The larger problem though is the continuing ban on “obscene dance”, defined as one designed only to ‘arouse the prurient interest of the audience’ and ‘which consists of a sexual act, lascivious movements, gestures for the purpose of sexual propositioning’. Since these are subjective tests to be judged by undercover beat cops fresh off the bus from the rural hinterlands, dance bars will doubtless remain vulnerable to arbitrary behavioural standards. In practice, this translates into its attending risk of extortion at the hands of the authorities.
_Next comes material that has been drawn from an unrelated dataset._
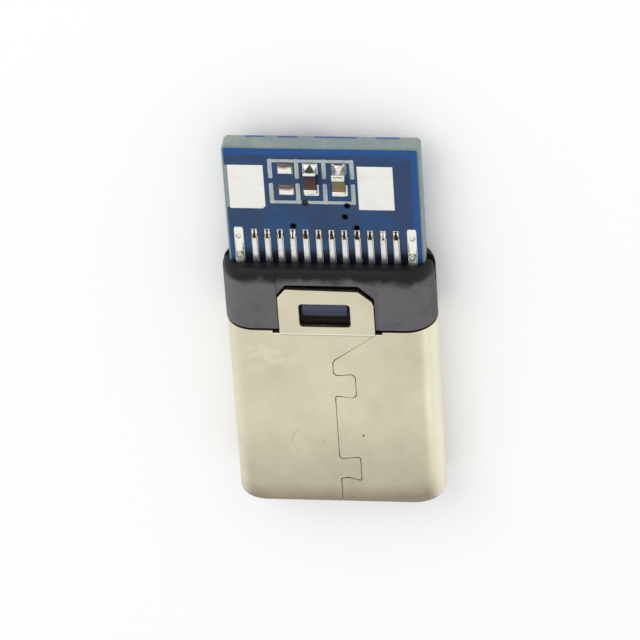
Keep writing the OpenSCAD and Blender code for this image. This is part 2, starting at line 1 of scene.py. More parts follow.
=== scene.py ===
import bpy
import numpy as np
from mathutils import Matrix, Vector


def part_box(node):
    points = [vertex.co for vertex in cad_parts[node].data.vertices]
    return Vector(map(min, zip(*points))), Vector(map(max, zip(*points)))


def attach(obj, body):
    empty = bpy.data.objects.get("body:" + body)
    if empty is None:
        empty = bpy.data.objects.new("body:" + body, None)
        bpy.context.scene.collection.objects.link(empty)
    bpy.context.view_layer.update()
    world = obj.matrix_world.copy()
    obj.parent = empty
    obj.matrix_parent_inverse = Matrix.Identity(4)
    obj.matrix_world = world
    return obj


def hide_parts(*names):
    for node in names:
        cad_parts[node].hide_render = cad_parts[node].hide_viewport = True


bl_info = {
    "name": "Plug on a paddle board",
    "version": (1, 0, 0),
    "blender": (4, 5, 0),
    "location": "View3D > Sidebar > Plug",
    "description": "Dresses the packed plug: shell, housing, contacts, board, lands, solder and chips",
    "category": "Object",
}

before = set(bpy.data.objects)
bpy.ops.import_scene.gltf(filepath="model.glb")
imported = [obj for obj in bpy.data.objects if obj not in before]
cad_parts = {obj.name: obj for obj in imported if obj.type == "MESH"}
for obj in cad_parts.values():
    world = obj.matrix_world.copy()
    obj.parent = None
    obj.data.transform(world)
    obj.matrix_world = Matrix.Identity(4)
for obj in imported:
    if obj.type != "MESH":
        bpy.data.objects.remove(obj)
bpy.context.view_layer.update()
MM = 0.001
SHARP = 35.0


def span(node):
    """Lowest and highest corner of a CAD node, in millimetres."""
    low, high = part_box(node)
    return np.array(low) / MM, np.array(high) / MM


def linear(red, green, blue):
    """Linear colour from the three display values, each out of 255: the display curve's inverse."""
    shown = np.array([red, green, blue]) / 255
    straight = np.where(shown <= 0.04045, shown / 12.92, ((shown + 0.055) / 1.055) ** 2.4)
    return tuple(float(v) for v in straight)


def length(name, description, millimetres):
    """A length that a user can change, given in millimetres and kept in metres."""
    return bpy.props.FloatProperty(
        name=name, description=description, default=millimetres * MM, min=-1.0, max=1.0,
        precision=6, unit="LENGTH", subtype="DISTANCE")


def share(name, description, value):
    """A plain number from 0 to 1 that a user can change."""
    return bpy.props.FloatProperty(name=name, description=description, default=value, min=0.0, max=1.0,
                                   subtype="FACTOR")


def colour(name, description, red, green, blue):
    """A colour that a user can change, given in display values out of 255."""
    return bpy.props.FloatVectorProperty(
        name=name, description=description, default=linear(red, green, blue), min=0.0, max=1.0,
        size=3, subtype="COLOR")


HOUSING_LOW, HOUSING_HIGH = span("rear_housing")
BOARD_LOW, BOARD_HIGH = span("board")
RESISTOR_LOW, RESISTOR_HIGH = span("resistor")
CAPACITOR_LOW, CAPACITOR_HIGH = span("capacitor")
HOUSING_Y = HOUSING_HIGH[1]
BOARD_TOP = BOARD_HIGH[2]
LAND_TOP = span("board_lands")[1][2]
TAIL_END = span("upper_contact_1")[1][1]
TAIL_SPAN = 3.05
LEG_X = 3.36
SEAM_DIRT = linear(132, 114, 88)
JOINT_DARK = linear(58, 36, 22)
PIT = (1.10, 3.22)
CURL = (-1.1, 2.92)
CURL_RADIUS = 0.645


class ShellLook(bpy.types.PropertyGroup):
    """Sizes and colours of the folded shell."""

    width: length("Width", "Outer width of the shell", 8.25)
    height: length("Height", "Outer height of the shell", 2.4)
    rim: length("Rim", "Distance from the nose to the rear rim", 8.17)
    sheet: length("Sheet", "Thickness of the sheet", 0.22)
    nose_round: length("Nose rounding", "Radius of the nose's outer edge", 0.06)
    edge: length("Edge", "Small bevel on cut edges", 0.02)
    seam: length("Seam", "Width of the seam at its bends", 0.042)
    seam_tight: length("Tight seam", "Width of the seam where the sheet is pressed shut", 0.014)
    tab_width: length("Tab width", "Width of the tab over the housing", 3.75)
    tab_end: length("Tab end", "Distance from the nose to the tab's end", 10.09)
    tab_shift: length("Tab shift", "Sideways offset of the front tab", -0.06)
    tab_lift: length("Tab lift", "Height of the front tab above the shell", 0.03)
    window_width: length("Window width", "Width of the tab's window", 2.0)
    window_length: length("Window length", "Length of the tab's window", 1.05)
    window_round: length("Window rounding", "Radius of the window's corners", 0.14)
    window_back: length("Window place", "Distance from the rim to the window's middle", 0.73)
    relief_width: length("Relief width", "Width of the cut beside the tab's root", 0.28)
    relief_depth: length("Relief depth", "Depth of the cut beside the tab's root", 0.14)
    metal: colour("Metal", "Pale nickel of the shell", 214, 208, 182)
    # Colour of the cloudy tarnish and of the painted shade towards the nose and on the flat faces.
    tarnish_and_shade: colour("Tarnish", "Darker tone towards the nose", 146, 135, 119)
    # Colour of the dirt in the pit, specks and scratch, and of the painted shade in the crease.
    grime_and_crease_shade: colour("Grime", "Dirt in pits, scuffs and creases", 96, 88, 74)
    roughness: share("Roughness", "Roughness of the rolled sheet", 0.33)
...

There is a larger dimension to this worry. The court’s failure to review the ‘prurient interest’ test is a significant departure from its recent push to make India a more open liberal modern society. An examination of the experience of a range of democracies in the 20th century reveals that the judiciary, in general, has largely been a moderating influence where the most extreme populist tendencies of the political classes have been tamed but not curbed by a reluctant judiciary seeking to limit the social disruption that attends all radical change. India has mirrored this experience. In the context of the ‘ageless’ India confronting an impatient polity seeking to re-engineer our society, the judiciary has tried to curb both the regulatory excesses of the overbearing left and the majoritarian obsessions of the ultra-right.
What has set the Indian judiciary truly apart in the last few years though is the seamless manner in which it has transformed itself from a force of moderation into a force of liberal modernism? It may well be a reaction to the crude majoritarian tenor of the times but that is not the whole story. In adopting the broadly liberal position on the right to privacy, decriminalizing adultery, gay sex, woman’s right to equality in religious matters (Sabrimala) and in personal laws (Triple Talaaq), the Supreme Court has become the leading voice of reform in a society both confused and obsessed with its ancient past. In that sense, the court’s reluctance to confront the ‘prurient interest’ test is a great opportunity lost which simultaneously is, for the Indian extortionist license-permit raj, an opportunity regained.